_PROVIDED ENTRIES_.

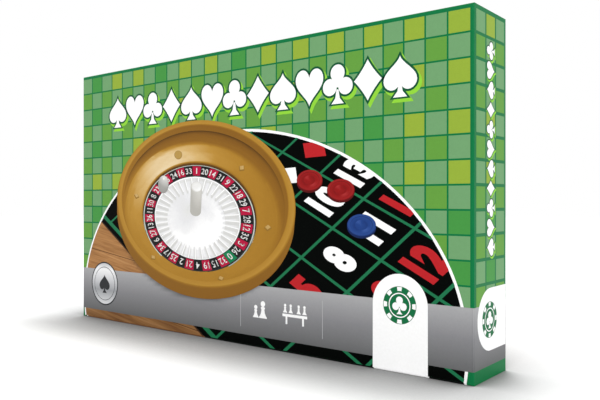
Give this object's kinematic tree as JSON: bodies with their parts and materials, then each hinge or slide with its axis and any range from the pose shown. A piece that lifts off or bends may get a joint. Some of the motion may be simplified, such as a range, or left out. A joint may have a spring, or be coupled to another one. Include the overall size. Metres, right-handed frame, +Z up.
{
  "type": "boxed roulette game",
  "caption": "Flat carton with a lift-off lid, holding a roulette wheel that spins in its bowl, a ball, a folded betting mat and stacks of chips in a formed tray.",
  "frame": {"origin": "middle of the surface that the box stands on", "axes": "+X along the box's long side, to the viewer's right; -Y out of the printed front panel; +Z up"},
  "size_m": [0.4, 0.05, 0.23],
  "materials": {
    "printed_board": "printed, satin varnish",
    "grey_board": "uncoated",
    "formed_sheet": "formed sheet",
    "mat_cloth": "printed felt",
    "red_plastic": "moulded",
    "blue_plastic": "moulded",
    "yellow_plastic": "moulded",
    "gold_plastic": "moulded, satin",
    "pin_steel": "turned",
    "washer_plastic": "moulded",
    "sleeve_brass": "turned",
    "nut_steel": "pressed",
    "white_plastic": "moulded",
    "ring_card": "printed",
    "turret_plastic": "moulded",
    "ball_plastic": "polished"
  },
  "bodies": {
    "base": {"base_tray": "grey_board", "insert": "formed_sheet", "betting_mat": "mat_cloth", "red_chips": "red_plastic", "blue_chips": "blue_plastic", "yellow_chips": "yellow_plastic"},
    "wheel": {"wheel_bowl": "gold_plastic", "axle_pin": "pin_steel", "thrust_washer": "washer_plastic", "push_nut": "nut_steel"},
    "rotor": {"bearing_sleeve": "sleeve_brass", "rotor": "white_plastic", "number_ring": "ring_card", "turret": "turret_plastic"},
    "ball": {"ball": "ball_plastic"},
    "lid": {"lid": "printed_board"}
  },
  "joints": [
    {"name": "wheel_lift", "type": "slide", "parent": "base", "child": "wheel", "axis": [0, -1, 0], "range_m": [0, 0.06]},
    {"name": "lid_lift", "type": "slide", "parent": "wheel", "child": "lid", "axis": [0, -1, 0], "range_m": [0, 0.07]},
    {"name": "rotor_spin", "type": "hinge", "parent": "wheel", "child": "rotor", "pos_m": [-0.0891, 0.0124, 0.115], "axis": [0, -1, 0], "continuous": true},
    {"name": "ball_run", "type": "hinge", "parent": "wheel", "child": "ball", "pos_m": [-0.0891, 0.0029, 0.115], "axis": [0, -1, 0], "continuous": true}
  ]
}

--

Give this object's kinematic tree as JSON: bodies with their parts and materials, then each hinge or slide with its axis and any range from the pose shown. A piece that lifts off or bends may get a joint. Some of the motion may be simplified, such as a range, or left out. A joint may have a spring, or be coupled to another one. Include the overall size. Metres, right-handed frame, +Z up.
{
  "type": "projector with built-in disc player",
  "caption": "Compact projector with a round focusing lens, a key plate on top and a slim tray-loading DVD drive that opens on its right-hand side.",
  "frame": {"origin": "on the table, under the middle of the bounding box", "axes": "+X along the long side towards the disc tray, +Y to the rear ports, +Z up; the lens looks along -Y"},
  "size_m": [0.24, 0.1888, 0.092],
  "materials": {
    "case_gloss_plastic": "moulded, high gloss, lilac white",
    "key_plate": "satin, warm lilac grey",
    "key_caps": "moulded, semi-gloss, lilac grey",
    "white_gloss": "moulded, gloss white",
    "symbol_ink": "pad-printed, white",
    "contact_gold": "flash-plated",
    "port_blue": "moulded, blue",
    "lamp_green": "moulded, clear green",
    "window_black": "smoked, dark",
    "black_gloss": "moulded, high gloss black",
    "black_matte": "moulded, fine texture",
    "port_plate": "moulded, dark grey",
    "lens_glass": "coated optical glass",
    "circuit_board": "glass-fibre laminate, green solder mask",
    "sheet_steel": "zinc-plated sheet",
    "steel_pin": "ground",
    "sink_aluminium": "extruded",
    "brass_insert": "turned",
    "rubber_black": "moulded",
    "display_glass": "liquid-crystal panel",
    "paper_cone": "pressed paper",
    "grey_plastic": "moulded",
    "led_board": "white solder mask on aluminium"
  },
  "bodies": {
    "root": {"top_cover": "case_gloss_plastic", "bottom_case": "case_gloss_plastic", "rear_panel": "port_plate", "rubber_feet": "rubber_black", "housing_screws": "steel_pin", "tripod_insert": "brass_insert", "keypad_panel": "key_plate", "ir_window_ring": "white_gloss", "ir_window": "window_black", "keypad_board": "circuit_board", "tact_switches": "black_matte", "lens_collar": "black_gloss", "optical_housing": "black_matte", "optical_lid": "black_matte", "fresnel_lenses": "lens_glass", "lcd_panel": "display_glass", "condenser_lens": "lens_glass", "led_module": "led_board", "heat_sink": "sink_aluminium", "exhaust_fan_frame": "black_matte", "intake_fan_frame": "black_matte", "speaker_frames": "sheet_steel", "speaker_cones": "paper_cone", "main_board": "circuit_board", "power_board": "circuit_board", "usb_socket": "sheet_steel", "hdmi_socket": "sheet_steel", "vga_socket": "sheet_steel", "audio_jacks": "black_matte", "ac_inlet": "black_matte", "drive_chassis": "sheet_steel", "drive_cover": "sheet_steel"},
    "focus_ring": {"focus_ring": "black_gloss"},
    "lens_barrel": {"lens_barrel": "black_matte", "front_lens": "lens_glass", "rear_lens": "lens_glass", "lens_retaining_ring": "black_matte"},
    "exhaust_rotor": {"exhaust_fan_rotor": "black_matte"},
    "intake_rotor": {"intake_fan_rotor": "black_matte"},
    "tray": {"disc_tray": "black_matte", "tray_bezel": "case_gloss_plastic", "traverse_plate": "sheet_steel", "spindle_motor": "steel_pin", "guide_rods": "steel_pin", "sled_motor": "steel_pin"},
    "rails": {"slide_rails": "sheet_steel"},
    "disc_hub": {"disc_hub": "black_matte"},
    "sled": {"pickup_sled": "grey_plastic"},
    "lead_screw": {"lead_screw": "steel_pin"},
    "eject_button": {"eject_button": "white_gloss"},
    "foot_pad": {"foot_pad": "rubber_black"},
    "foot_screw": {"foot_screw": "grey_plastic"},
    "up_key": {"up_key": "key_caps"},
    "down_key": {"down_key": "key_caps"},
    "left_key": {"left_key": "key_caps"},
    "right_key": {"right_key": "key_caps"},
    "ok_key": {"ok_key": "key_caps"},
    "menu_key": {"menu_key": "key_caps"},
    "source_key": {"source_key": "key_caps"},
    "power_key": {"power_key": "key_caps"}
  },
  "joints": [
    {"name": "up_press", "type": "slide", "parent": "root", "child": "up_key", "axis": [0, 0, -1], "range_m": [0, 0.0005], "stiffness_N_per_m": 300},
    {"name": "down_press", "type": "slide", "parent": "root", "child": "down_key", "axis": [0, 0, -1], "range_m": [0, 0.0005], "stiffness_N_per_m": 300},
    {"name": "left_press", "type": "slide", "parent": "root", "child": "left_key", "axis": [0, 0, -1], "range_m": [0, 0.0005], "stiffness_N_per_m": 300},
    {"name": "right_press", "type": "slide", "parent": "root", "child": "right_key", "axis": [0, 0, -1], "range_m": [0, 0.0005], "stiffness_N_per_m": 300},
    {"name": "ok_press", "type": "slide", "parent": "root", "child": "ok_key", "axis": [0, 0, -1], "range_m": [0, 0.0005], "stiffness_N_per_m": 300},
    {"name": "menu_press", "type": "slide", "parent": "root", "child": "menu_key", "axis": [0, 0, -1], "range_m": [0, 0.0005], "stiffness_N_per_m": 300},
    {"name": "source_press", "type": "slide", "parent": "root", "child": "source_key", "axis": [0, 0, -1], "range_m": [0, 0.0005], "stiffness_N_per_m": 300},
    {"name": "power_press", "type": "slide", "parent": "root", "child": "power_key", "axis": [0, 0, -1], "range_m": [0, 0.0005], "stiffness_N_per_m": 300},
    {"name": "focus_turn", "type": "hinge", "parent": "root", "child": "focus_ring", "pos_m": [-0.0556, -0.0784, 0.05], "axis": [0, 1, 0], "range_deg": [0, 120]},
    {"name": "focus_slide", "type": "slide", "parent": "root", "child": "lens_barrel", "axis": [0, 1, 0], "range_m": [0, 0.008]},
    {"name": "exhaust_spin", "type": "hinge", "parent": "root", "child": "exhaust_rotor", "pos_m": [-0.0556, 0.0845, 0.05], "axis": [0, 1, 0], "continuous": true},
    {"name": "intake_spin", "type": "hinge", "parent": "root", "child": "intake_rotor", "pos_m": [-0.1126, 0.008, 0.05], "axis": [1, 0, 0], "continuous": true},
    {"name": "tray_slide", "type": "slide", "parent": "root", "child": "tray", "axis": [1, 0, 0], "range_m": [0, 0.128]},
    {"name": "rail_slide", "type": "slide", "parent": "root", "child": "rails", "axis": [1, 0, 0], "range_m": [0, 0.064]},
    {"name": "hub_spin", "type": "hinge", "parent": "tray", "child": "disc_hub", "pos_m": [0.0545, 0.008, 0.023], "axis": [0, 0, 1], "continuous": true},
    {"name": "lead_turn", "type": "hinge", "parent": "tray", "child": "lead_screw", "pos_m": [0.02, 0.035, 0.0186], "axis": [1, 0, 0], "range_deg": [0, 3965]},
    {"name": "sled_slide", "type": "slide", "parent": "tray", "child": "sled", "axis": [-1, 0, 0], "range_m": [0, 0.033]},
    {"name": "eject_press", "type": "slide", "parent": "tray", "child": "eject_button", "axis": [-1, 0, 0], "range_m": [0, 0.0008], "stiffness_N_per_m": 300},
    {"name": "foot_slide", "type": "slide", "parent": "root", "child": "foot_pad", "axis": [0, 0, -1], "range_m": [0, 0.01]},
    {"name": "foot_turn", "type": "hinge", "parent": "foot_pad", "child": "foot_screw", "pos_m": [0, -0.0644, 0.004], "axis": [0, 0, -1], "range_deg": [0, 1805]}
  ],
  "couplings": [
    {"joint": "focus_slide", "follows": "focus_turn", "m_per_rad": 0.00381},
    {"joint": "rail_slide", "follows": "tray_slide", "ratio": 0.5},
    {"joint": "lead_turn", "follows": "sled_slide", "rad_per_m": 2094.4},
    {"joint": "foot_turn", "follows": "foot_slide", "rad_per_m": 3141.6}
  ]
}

_EXERCISE DIRECTIONS_.
State, as a number only, how many lines in the entries include "that".

_EXERCISE RESPONSE_.
5